All calculations safely fit inside 32 bit integers because the maximum possible sum is:
$$30 \times 10^7 = 3 \times 10^8$$
which remains within Go's integer range.
Worked Examples
Example 1
nums = [3,9,7,3]
Here:
n = 2
left = [3,9]
right = [7,3]
totalSum = 22
Left subset sums
| Mask | Elements | Count | Sum |
|---|---|---|---|
| 00 | [] | 0 | 0 |
| 01 | [3] | 1 | 3 |
| 10 | [9] | 1 | 9 |
| 11 | [3,9] | 2 | 12 |
So:
leftSums[0] = [0]
leftSums[1] = [3, 9]
leftSums[2] = [12]
Right subset sums
| Mask | Elements | Count | Sum |
|---|---|---|---|
| 00 | [] | 0 | 0 |
| 01 | [7] | 1 | 7 |
| 10 | [3] | 1 | 3 |
| 11 | [7,3] | 2 | 10 |
After sorting:
rightSums[1] = [3, 7]
Combining subsets
Suppose:
leftSum = 3
leftCount = 1
Then:
rightCount = 1
target = 11 - 3 = 8
Binary search in [3,7] gives closest value 7.
So:
chosenSum = 3 + 7 = 10
difference = |22 - 20| = 2
Minimum answer becomes 2.
Example 2
nums = [-36,36]
We must split into:
[-36] and [36]
Sums:
-36 and 36
Difference:
72
The algorithm evaluates both possibilities and returns 72.
Example 3
nums = [2,-1,0,4,-2,-9]
n = 3
totalSum = -6
target half = -3
One optimal partition is:
[2,4,-9] => -3
[-1,0,-2] => -3
Difference:
0
The binary search step eventually finds complementary subset sums producing exactly half of the total sum.
Complexity Analysis
| Measure | Complexity | Explanation |
|---|---|---|
| Time | $O(n \cdot 2^n)$ | Enumerating all subsets and performing binary searches |
| Space | $O(2^n)$ | Storage for subset sums |
The dominant work comes from enumerating all subsets of each half.

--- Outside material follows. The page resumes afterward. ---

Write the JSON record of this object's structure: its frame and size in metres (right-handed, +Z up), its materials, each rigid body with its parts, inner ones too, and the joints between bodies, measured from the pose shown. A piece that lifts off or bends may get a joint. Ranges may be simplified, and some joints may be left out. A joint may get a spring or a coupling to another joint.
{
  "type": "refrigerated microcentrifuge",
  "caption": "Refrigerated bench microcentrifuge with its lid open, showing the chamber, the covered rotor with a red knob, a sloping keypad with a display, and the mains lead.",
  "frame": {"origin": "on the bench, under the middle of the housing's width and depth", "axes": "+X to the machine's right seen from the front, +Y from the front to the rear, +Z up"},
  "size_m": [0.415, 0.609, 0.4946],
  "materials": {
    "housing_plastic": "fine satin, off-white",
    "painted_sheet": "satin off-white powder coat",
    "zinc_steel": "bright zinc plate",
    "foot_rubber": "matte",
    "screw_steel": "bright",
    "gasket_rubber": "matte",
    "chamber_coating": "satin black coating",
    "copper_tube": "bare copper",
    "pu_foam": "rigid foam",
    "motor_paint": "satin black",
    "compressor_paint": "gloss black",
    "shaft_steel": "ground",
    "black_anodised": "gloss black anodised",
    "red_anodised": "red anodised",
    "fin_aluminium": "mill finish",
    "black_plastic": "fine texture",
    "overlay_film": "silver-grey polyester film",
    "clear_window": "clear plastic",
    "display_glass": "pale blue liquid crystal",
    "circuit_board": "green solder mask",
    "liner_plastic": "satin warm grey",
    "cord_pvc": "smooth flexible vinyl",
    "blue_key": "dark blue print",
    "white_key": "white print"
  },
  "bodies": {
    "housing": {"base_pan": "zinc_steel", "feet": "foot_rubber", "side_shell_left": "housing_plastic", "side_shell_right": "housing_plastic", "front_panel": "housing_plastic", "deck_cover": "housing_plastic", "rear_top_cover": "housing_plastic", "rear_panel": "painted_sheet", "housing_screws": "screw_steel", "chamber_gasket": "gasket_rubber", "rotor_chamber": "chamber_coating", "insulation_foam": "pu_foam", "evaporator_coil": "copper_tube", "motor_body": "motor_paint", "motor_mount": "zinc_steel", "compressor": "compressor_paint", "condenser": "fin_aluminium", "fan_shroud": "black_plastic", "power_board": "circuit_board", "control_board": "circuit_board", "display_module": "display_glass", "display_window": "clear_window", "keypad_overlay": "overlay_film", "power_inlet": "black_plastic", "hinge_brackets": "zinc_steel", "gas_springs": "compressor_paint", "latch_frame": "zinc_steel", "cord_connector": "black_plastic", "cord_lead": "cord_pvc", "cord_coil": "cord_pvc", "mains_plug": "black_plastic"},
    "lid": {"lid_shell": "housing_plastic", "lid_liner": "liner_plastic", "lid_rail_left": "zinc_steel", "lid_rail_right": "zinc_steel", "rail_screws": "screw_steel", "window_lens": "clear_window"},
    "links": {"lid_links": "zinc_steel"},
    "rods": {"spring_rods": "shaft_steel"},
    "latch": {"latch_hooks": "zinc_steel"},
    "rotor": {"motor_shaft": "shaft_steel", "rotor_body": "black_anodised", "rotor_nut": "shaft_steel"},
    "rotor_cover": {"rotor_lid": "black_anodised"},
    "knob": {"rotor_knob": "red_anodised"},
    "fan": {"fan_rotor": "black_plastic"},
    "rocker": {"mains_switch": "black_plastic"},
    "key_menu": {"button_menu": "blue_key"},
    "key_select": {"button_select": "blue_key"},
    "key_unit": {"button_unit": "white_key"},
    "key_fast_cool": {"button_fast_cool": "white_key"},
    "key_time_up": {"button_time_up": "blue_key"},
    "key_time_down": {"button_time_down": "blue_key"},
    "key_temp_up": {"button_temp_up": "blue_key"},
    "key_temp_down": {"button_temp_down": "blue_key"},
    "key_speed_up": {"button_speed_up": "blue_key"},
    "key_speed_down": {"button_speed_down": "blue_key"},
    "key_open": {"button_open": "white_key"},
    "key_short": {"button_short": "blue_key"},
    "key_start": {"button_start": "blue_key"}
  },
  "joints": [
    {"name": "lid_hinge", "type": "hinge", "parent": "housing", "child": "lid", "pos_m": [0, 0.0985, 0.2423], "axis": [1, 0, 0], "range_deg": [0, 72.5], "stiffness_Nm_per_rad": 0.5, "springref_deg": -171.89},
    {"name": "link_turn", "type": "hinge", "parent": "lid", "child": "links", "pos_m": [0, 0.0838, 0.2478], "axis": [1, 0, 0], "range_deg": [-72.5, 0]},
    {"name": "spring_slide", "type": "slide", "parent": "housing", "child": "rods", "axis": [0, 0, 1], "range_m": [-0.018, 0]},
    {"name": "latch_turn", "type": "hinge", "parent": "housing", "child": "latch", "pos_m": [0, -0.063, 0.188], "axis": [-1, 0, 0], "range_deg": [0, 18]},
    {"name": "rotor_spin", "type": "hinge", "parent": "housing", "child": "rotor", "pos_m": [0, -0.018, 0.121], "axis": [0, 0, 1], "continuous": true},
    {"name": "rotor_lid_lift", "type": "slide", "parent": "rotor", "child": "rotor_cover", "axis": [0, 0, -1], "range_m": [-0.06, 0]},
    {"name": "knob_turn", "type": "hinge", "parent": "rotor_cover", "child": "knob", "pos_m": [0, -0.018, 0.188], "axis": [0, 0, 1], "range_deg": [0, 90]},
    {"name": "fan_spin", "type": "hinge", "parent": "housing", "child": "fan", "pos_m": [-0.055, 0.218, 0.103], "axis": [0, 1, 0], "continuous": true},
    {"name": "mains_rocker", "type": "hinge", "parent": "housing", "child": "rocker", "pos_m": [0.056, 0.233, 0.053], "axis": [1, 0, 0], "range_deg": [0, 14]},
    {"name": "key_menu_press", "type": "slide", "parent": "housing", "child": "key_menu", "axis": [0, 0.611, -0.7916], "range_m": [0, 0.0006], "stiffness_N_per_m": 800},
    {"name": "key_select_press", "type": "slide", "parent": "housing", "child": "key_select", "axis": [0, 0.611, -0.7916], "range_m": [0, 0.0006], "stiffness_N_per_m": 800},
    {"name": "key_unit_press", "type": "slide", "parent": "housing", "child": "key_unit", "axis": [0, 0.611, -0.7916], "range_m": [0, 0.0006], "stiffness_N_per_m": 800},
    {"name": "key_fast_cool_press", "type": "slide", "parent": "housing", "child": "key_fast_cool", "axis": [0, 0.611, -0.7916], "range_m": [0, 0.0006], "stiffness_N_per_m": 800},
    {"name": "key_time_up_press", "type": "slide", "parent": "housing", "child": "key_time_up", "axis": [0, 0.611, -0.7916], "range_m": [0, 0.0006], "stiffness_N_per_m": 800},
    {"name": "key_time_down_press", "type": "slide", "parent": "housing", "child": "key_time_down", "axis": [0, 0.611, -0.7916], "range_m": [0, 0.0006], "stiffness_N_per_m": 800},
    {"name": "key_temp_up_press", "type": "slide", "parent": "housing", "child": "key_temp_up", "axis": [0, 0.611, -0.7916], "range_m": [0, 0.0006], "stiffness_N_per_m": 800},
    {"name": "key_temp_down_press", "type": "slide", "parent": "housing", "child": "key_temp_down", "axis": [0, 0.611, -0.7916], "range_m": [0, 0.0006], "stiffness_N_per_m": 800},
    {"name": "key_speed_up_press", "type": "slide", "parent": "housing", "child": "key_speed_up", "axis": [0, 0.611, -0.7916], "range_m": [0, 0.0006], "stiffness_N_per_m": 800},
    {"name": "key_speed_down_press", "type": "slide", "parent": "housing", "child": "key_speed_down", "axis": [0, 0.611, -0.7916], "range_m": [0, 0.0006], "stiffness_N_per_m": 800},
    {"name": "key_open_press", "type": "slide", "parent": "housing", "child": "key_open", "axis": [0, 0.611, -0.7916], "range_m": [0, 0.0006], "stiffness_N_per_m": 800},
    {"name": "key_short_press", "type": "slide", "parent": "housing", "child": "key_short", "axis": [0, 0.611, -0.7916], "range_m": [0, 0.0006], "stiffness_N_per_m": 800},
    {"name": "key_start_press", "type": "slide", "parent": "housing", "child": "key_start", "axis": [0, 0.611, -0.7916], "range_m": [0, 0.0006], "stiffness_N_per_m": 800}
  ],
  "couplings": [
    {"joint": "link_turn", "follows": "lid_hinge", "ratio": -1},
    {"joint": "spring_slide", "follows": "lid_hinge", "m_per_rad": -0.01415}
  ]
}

Each half contains n elements, so there are:
$$2^n$$
subsets.
For every subset we spend O(n) time computing the sum using bit checks.

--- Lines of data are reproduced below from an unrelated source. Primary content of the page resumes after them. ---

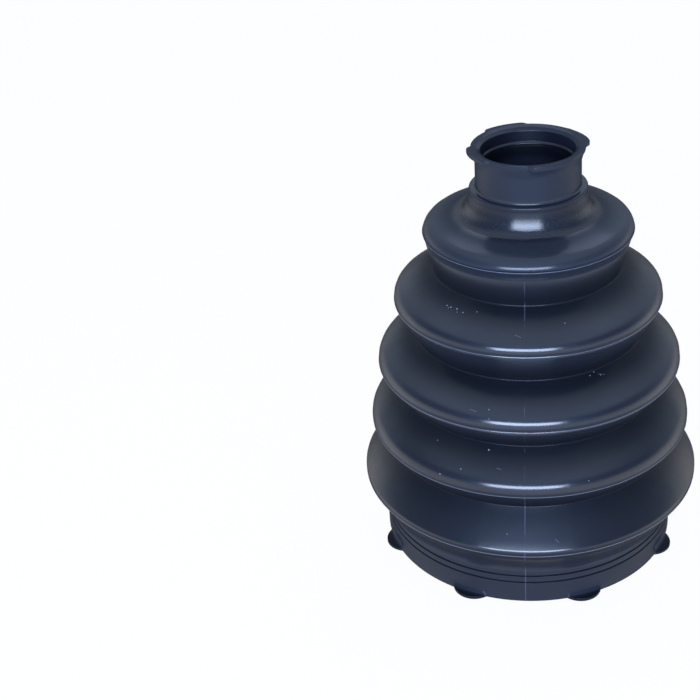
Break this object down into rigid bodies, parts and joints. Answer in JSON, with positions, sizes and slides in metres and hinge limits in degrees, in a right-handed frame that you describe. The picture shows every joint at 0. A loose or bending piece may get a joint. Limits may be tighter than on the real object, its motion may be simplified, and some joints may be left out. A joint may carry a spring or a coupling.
{
  "type": "rubber bellows boot",
  "caption": "Tapered black rubber bellows boot: narrow neck with a tabbed rim for the shaft, stepped folds, wide cuff with rim lugs for the joint housing.",
  "frame": {"origin": "centre of the big end's lower edge, on the boot's axis", "axes": "+Z along the boot's axis towards the small end; the mould's parting line lies in the YZ plane, and -Y is the side that faces the viewer"},
  "size_m": [0.0922, 0.0922, 0.1139],
  "materials": {
    "rubber": "satin"
  },
  "bodies": {
    "root": {"bellows_boot": "rubber"}
  },
  "joints": []
}
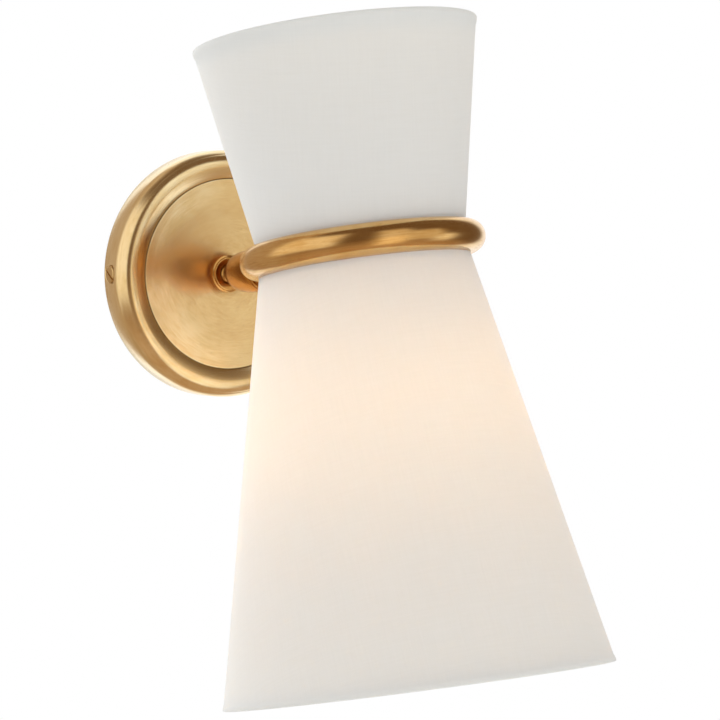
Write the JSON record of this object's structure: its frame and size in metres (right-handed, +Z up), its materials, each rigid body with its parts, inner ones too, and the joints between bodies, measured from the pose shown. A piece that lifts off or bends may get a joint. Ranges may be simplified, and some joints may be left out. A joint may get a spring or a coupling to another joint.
{
  "type": "pivoting wall light",
  "caption": "Wall light with an hourglass linen shade held at its waist by a brass ring, on an arm that pivots on a ball joint in a round stepped backplate.",
  "frame": {"origin": "middle of the backplate's rear face, on the wall, which is also the middle of the bracket's two box slots", "axes": "+Z up, +Y into the wall, the light stands out along -Y and +X is to the right as seen from the room"},
  "size_m": [0.1801, 0.2649, 0.3217],
  "materials": {
    "satin_brass": "hand-rubbed satin",
    "polished_brass": "hand-rubbed, half polished",
    "plain_brass": "as turned",
    "zinc_steel": "zinc plated",
    "green_screw": "green dyed",
    "green_lead": "extruded cover",
    "lead_cover": "extruded cover",
    "connector_plastic": "moulded",
    "nylon": "natural",
    "white_frame": "white powder coat",
    "linen": "plain woven on a stiff backing",
    "phenolic": "moulded",
    "nickel": "plated",
    "solder": "soldered",
    "frosted_glass": "frosted inside",
    "clear_glass": "clear",
    "filament": "tungsten, lit"
  },
  "bodies": {
    "wall_unit": {"wall_bracket": "zinc_steel", "ground_screw": "green_screw", "ground_lead": "green_lead", "backplate": "satin_brass", "side_screws": "satin_brass", "hub_cup": "polished_brass", "hub_locknut": "plain_brass", "pressure_pad": "nylon", "spring_washer": "zinc_steel", "tension_nut": "plain_brass", "wire_connectors": "connector_plastic", "canopy_leads": "lead_cover"},
    "liner": {"ball_liner": "nylon"},
    "stud": {"ball_stud": "polished_brass", "bell_cup": "polished_brass", "spindle_nut": "zinc_steel", "stud_leads": "lead_cover"},
    "head": {"swivel_washer": "nylon", "arm_collar": "polished_brass", "arm_tube": "polished_brass", "arm_leads": "lead_cover", "ring_saddle": "polished_brass", "cross_pipe": "zinc_steel", "waist_ring": "polished_brass", "centre_body": "plain_brass", "stay_rods": "plain_brass", "upper_nipple": "zinc_steel", "lower_nipple": "zinc_steel", "upper_fitter": "white_frame", "lower_fitter": "white_frame", "divider": "white_frame", "cap_nut": "plain_brass", "socket_nut": "zinc_steel", "upper_shade": "linen", "lower_shade": "linen", "upper_rim_wire": "white_frame", "lower_rim_wire": "white_frame", "socket_cap": "plain_brass", "socket_body": "phenolic", "socket_shell": "plain_brass", "socket_contact": "plain_brass", "lamp_base": "nickel", "lamp_tip": "solder", "lamp_glass": "frosted_glass", "lamp_stem": "clear_glass", "lamp_filament": "filament"}
  },
  "joints": [
    {"name": "arm_swing", "type": "hinge", "parent": "wall_unit", "child": "liner", "pos_m": [0, -0.0115, 0], "axis": [0, 0, 1], "range_deg": [-14, 14]},
    {"name": "arm_tilt", "type": "hinge", "parent": "liner", "child": "stud", "pos_m": [0, -0.0115, 0], "axis": [1, 0, 0], "range_deg": [-12, 16]},
    {"name": "head_turn", "type": "hinge", "parent": "stud", "child": "head", "pos_m": [0, -0.0115, 0], "axis": [0, -0.9983, 0.0576], "range_deg": [-40, 40]}
  ]
}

Sorting all subset sum lists collectively costs:
$$O(2^n \log 2^n)$$
which is still manageable for n <= 15.
The memory usage comes from storing all subset sums, which also totals O(2^n) values.
Test Cases
sol = Solution()
assert sol.minimumDifference([3,9,7,3]) == 2
# Basic example from problem statement
assert sol.minimumDifference([-36,36]) == 72
# Smallest possible array size
assert sol.minimumDifference([2,-1,0,4,-2,-9]) == 0
# Perfect partition exists
assert sol.minimumDifference([1,2]) == 1
# Two positive numbers
assert sol.minimumDifference([0,0,0,0]) == 0
# All zeros
assert sol.minimumDifference([5,5,5,5]) == 0
# Identical values
assert sol.minimumDifference([1,1,1,9]) == 8
# Large imbalance
assert sol.minimumDifference([-5,-5,10,10]) == 0
# Negative and positive balancing
assert sol.minimumDifference([10000000,-10000000,7,-7]) == 0
# Large magnitude values
assert sol.minimumDifference([8,-3,5,-2,1,-6]) == 1
# Mixed values with near-optimal partition
| Test | Why |
|---|---|
[3,9,7,3] |
Validates standard example |
[-36,36] |
Smallest valid input size |
[2,-1,0,4,-2,-9] |
Confirms exact zero partition |
[1,2] |
Simple positive case |
[0,0,0,0] |
All sums identical |
[5,5,5,5] |
Repeated numbers |
[1,1,1,9] |
Strong imbalance |
[-5,-5,10,10] |
Positive and negative cancellation |
[10000000,-10000000,7,-7] |
Large magnitude numbers |
[8,-3,5,-2,1,-6] |
General mixed-value stress case |
Edge Cases
Arrays with Negative Numbers
Negative numbers make traditional subset sum dynamic programming difficult because the sum range can become very large and include negative indices.
For example:
[-5, -2, 7, 10]
A naive DP indexed by sum would require offset handling and potentially huge memory.
The meet-in-the-middle approach avoids this entirely because it stores actual subset sums directly rather than indexing by them.
Perfectly Balanced Partitions
Sometimes the optimal answer is exactly zero.
Example:
[2,-1,0,4,-2,-9]
Both partitions can sum to -3.
The implementation correctly handles this because it searches for sums closest to totalSum / 2. If an exact match exists, binary search finds it and the answer becomes zero.
Minimum Input Size
When n = 1, the array contains only two elements.
Example:
[-36, 36]
The algorithm still works correctly because each half contains exactly one element, and the subset enumeration naturally handles subsets of size 0 and 1.
No special case handling is required.
Large Magnitude Values
The values can be as large as:
10^7
and there are up to 30 numbers.
The implementation avoids overflow issues because the maximum absolute total sum is:
$$30 \times 10^7 = 3 \times 10^8$$
which safely fits inside standard integer ranges in both Python and Go.